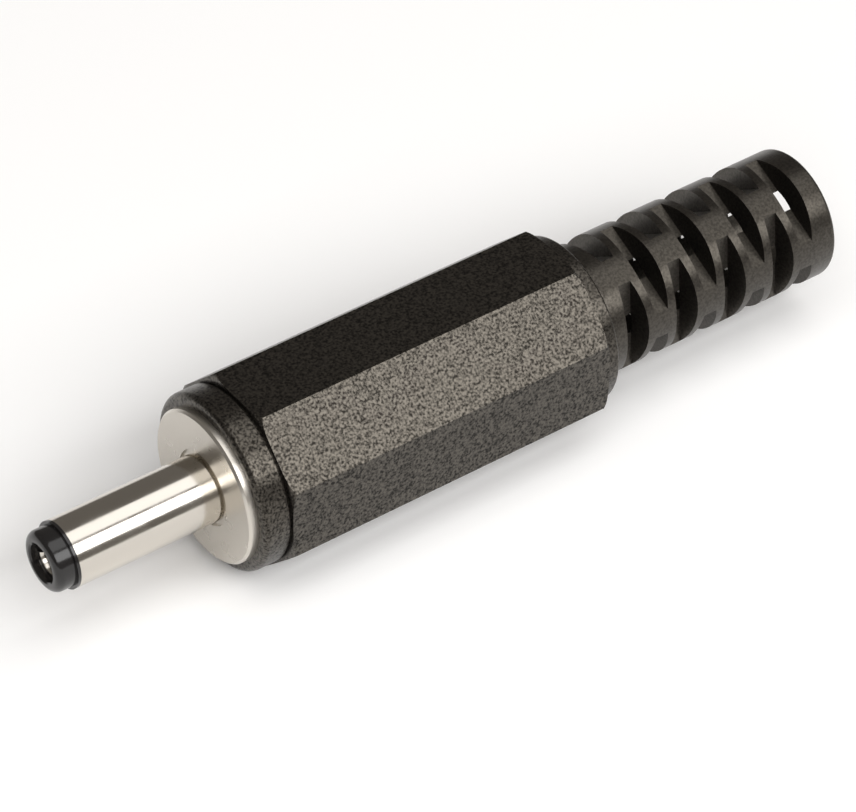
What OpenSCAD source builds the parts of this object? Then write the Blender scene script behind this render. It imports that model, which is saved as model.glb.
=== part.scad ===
// DC barrel plug, 3.5 mm sleeve with a 1.35 mm centre contact and a screw-on octagonal cover.
// The plug's axis is X. The tip points to -X and the cable leaves towards +X. The origin is on
// the axis, in the plane of the flange's front face, and the plug lies on one flat of its cover.

/* [Flange and threaded boss] */
// Diameter of the flange that stops against the socket
flange_d = 8.05; // [7.4:0.05:8.6]
// Thickness of the flange
flange_t = 0.45; // [0.35:0.05:1.2]
// Chamfer on the flange's front edge
flange_chamfer = 0.12; // [0.05:0.01:0.2]
// Diameter of the recess that the sleeve comes out of
recess_d = 4.0; // [3.8:0.05:4.6]
// Depth of that recess
recess_depth = 0.14; // [0.1:0.01:0.3]
// Outside diameter of the thread that carries the cover
thread_d = 6.6; // [6.4:0.1:7]
// Length of the threaded boss behind the flange
boss_len = 5.8; // [4:0.1:8]
// Width of the turned groove between the flange and the thread
undercut_w = 0.5; // [0.2:0.05:1]
// Depth of that groove
undercut_depth = 0.3; // [0.1:0.05:0.4]
// Diameter of the neck that the earth tag is swaged on
neck_d = 4.9; // [4.7:0.05:4.95]
// Length of the lip that is swaged over the earth tag
swage_len = 0.4; // [0.2:0.05:0.8]
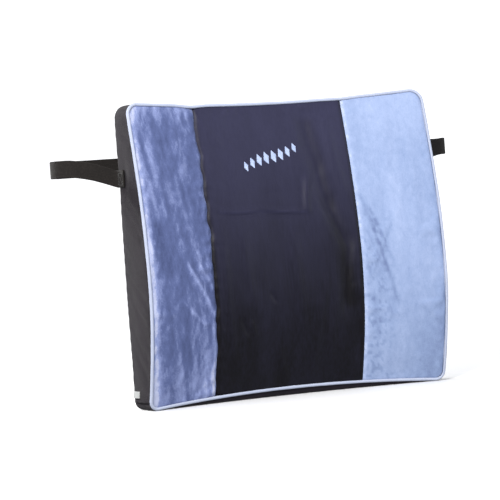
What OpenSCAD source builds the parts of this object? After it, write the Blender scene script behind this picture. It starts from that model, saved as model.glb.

====

**TASK PROMPT**: Copy every line of the entries above in which "scene" occurs.

**FINISHED TASK**:
What OpenSCAD source builds the parts of this object? Then write the Blender scene script behind this render. It imports that model, which is saved as model.glb.
What OpenSCAD source builds the parts of this object? After it, write the Blender scene script behind this picture. It starts from that model, saved as model.glb.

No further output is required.